The Pomo, are the Hokan-speaking Indigenous North American People of the west coast of the United States. Their territory was centered in the Russian River valley some 50 to 100 miles (80 to 160 km) north of what is now San Francisco. Pomo territory also included the adjacent coastlands and the interior highlands near Clear Lake. A small detached group lived in the Sacramento River valley surrounded by Wintun people.

  • Traditionally, the Pomo were a comparatively wealthy people, well supplied with food and other natural resources. Fish, waterfowl, deer, acorns, bulb plants, seeds, and other wild foods were plentiful.
  • Northeastern Pomo settlements held a lucrative salt deposit, and southeastern settlements had magnesite, a substance that was combined with ground shells and made into the beads that were used as the standard currency in north-central California.
  • Pomo basketry, considered by some to be the finest in California, was exceptionally well twined and intricately ornamented, using various woody materials, beads, and colored feathers.
  • Their basket’s beauty and craftsmanship make them highly prized today. The baskets designed for holding water were so tightly woven that their very large ones were used as boats, pushed by men, to carry women across rivers.
  • Pomo housing varied with the locale: coastal residents constructed dwellings of heavy timber and bark. Inland peoples built various dwellings out of such materials as poles, brush, grass, and tule mats.
  • For shelter, the somewhat nomadic Pomo made Wikiups.

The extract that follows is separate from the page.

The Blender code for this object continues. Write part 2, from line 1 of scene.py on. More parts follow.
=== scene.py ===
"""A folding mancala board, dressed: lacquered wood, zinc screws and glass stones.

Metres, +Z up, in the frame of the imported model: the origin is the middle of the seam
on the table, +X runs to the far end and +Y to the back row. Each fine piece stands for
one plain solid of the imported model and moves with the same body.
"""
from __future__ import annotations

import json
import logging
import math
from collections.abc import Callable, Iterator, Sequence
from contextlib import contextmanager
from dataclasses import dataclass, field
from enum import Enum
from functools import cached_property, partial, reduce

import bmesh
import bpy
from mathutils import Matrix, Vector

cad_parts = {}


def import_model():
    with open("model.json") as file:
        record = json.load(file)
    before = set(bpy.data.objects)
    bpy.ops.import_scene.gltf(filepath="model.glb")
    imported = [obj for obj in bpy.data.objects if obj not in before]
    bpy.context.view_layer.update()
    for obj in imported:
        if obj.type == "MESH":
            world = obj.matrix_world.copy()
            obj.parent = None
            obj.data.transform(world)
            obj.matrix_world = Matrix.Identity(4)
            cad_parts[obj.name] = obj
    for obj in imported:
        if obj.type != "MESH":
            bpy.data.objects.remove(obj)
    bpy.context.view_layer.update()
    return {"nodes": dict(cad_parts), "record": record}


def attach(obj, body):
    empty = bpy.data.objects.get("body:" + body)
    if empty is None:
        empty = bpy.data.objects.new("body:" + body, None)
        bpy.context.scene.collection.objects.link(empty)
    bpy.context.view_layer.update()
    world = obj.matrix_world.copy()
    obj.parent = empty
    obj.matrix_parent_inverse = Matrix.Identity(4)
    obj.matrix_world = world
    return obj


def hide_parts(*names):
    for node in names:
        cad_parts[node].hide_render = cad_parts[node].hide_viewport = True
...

Though the Pomo Natives were migratory, they often stayed for extended periods wherever they dwelled. They would build elliptical shelters from indigenous materials in abundance, such as redwood branches and brushes and mud over a rough frame.
  • Traditional Pomo religion involved the Kuksu cult, a set of beliefs and practices involving private ceremonies, esoteric dances and rituals, and impersonations of spirits. There were also ceremonies for such things as ghosts, coyotes, and thunder.

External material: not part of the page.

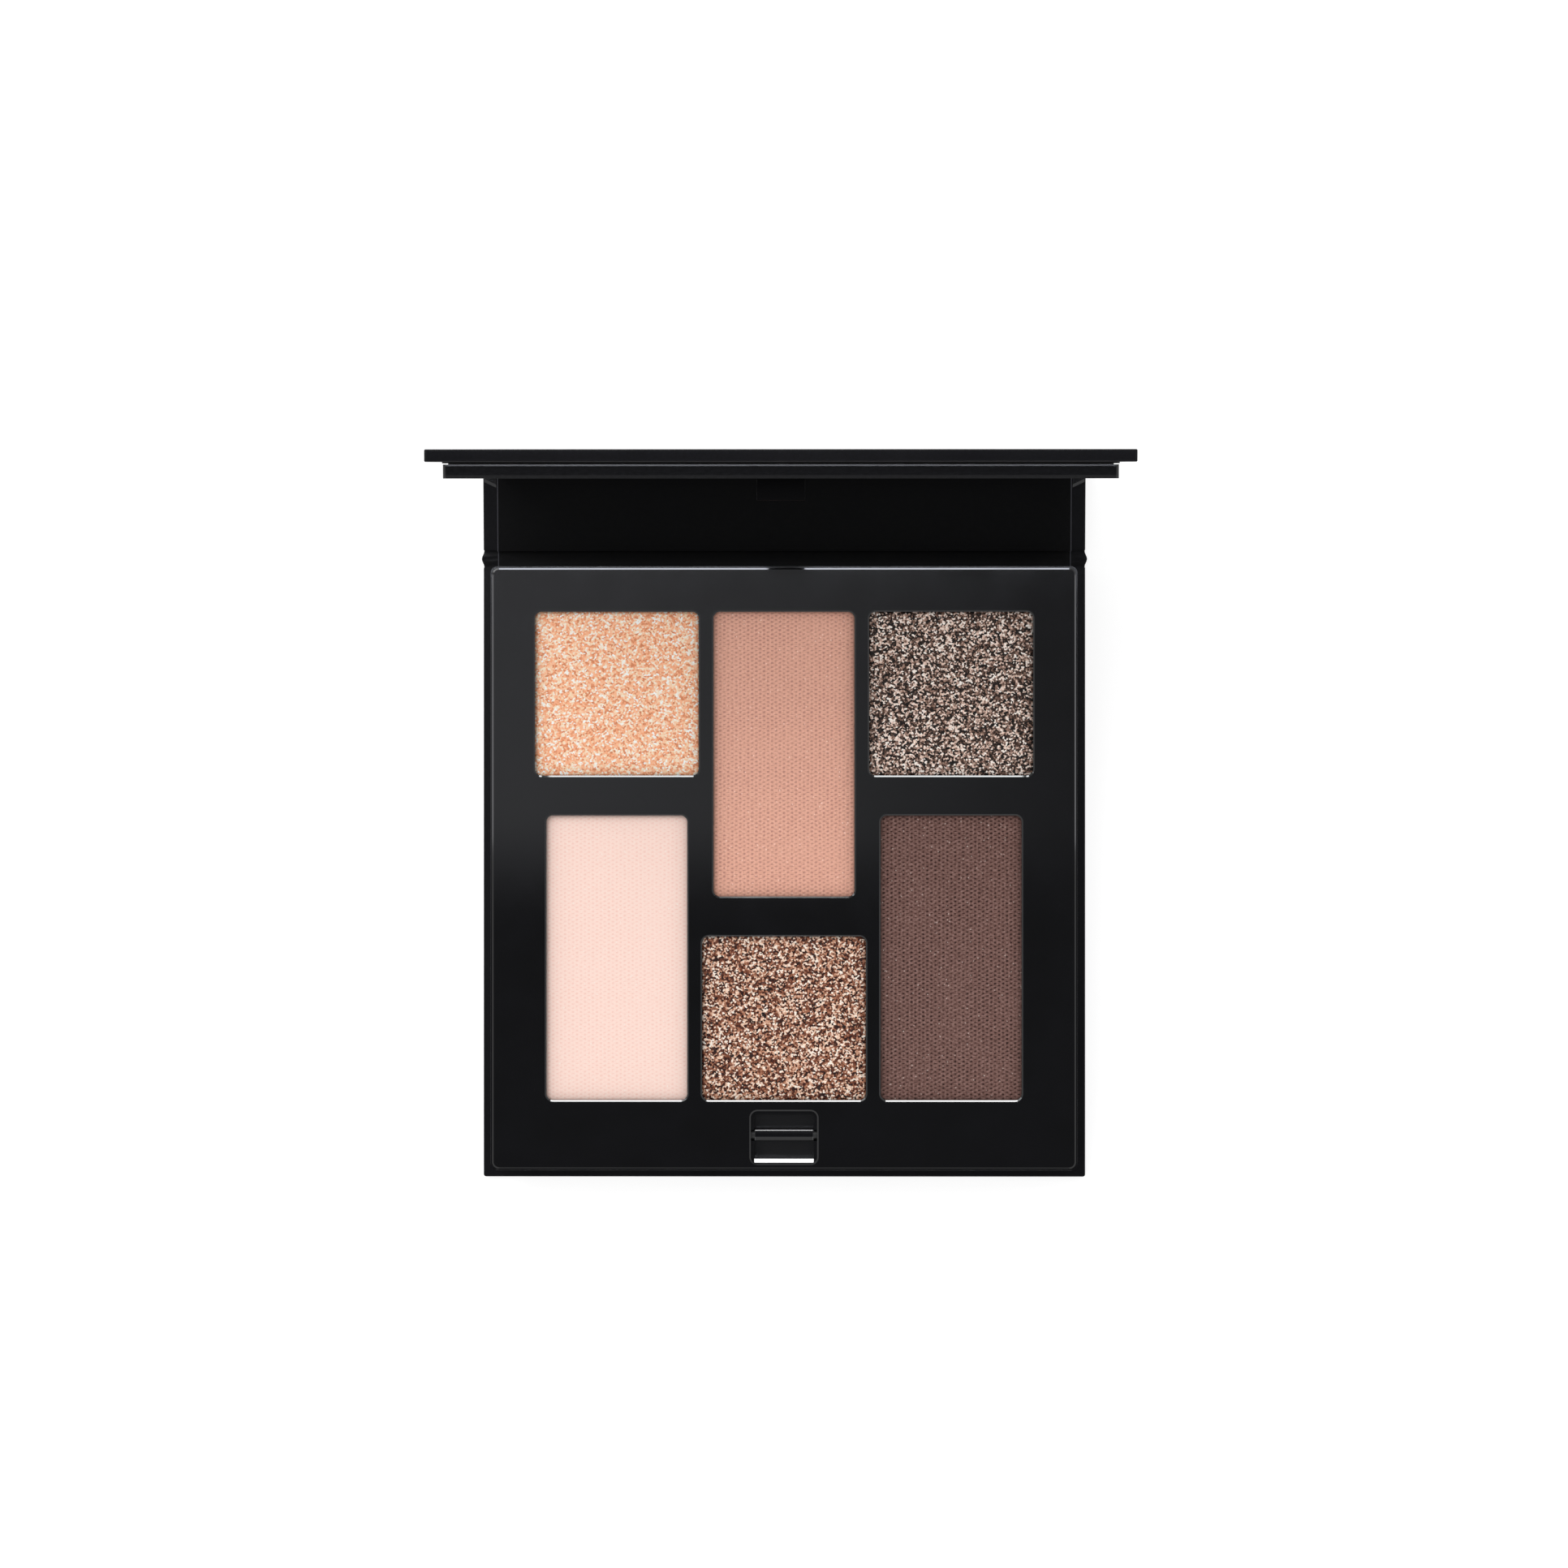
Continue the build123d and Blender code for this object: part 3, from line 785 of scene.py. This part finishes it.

  • Pomo dress was simple. Women wore a fringed skirt or apron made of buckskin and, if the weather demanded it, a deer cape or blanket over their shoulders. Young men wrapped fur around their hips, and the older men were generally naked. In cold weather, a deerskin served as a blanket.
  • For food, the Pomo speared salmon with two-pronged harpoons as the salmon went upstream to spawn. They would catch salmon heading out to sea with a scoop net. Surf fish or smelt was netted in the receding ocean surf. Eels were caught on a bone gaff at night. Snares were set for deer and elk. Acorns, a staple of the Pomo, were not plentiful near the Noyo, but there were edible seeds. They also gathered and ate wild greens, gnats, the sap of the white pine, mushrooms, grasshoppers, rabbits, rats, and squirrels. The women were the gatherers and the men, the hunters and anglers. Deer, elk, bear, and birds furnished bones, hides, and meat as well as ornaments of teeth, claws and feathers for clothing and tools.
  • According to archeologists who have studied the layers of shells mounds left by the Native People, very little changed in their food supply, way of living, their tools or migratory habits for at least 3,000 years before the white men came. The Pomo had a religion, a spoken language and lived in small bands governed by a chief. They respected the land for the existence that it gave them and took no more from it, killed no more animals than they needed to live.